Instacart: Delivering the goods

While both Webvan and Instacart were built on a popular idea, their business models never had much in common, says Sequoia’s Michael Moritz, who invested in both. “Consumers, given the option of being able to order groceries online very easily and very simply, will flock to it,” he says. Unlike Webvan, Instacart never built massive warehouses or operated fleets of cold-storage vans. Adopting an asset-light model, Mehta first built an app that let customers shop from ­established retailers—charging a delivery fee and, at least initially, a slight markup. Instacart kept a cut for itself and paid the shopper.

It wasn’t until after the company launched in Chicago that a grocer first approached Instacart to talk about its business. At one point the retailer asked Mehta how much it would have to pay to be featured on Instacart. Mehta hadn’t realized that there was extra profit to be made from partnerships.

Four years later, those partnerships make up a significant percentage of revenue. More than 80 percent of orders are placed with partners, up from less than 20 percent three years ago. Instacart hit upon a new revenue stream last year, with coupons and free samples from consumer-packaged-goods companies looking to advertise to its customers.

There should be plenty of room for Instacart to continue growing.

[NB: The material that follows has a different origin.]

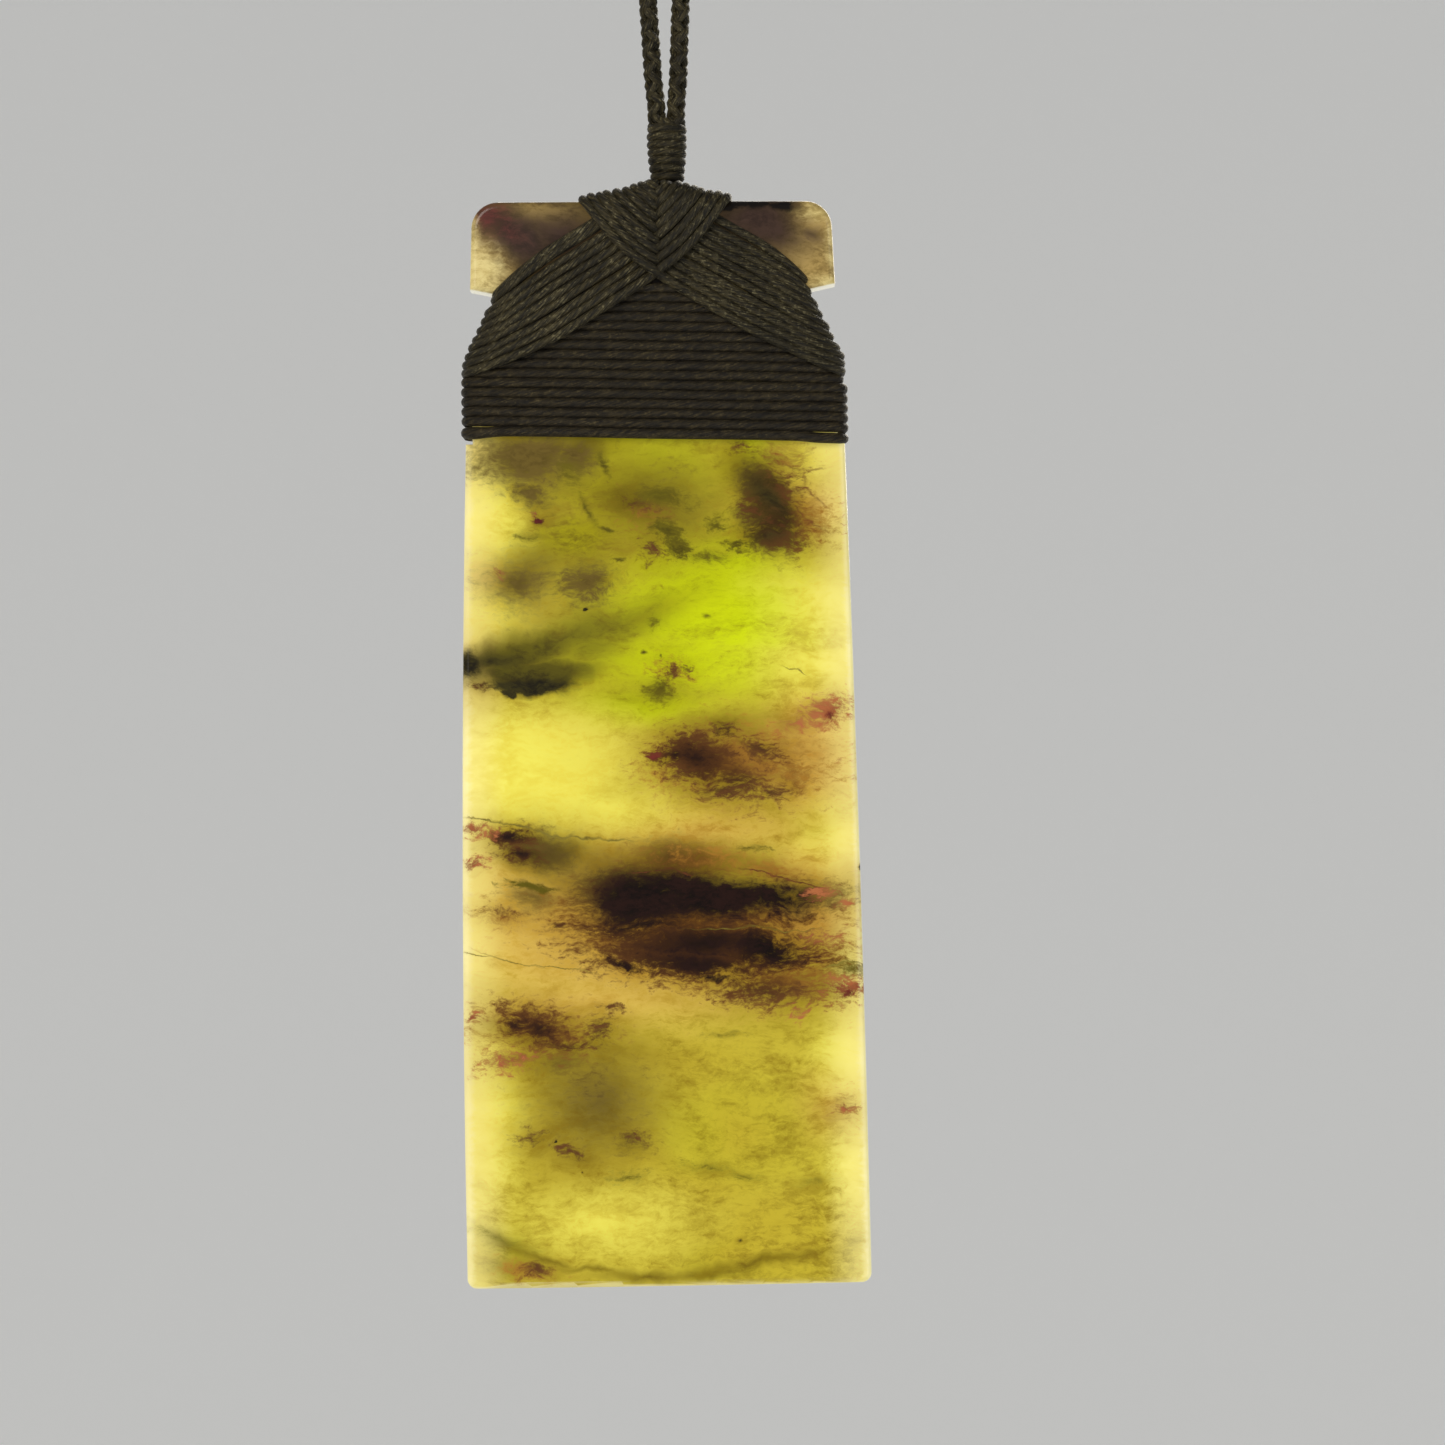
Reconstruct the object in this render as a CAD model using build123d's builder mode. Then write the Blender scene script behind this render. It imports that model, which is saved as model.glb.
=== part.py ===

Only 7 percent of Americans buy groceries online, according to NPD Group. Following the Amazon-Whole Foods deal, the $850 billion grocery market’s shift to online is certain to accelerate, says Forrester analyst Ananda Chakravarty. “You’re going to see a lot more grocers not just getting into understanding the online space but also getting to understand their customers ­better.”

For his part, Mehta seems keenly aware that success can quickly turn to defeat when competing with Amazon. “What keeps me up at night is that I don’t want us to squander this opportunity,” Mehta says. After all, he doesn’t want those obits to have been prophetic.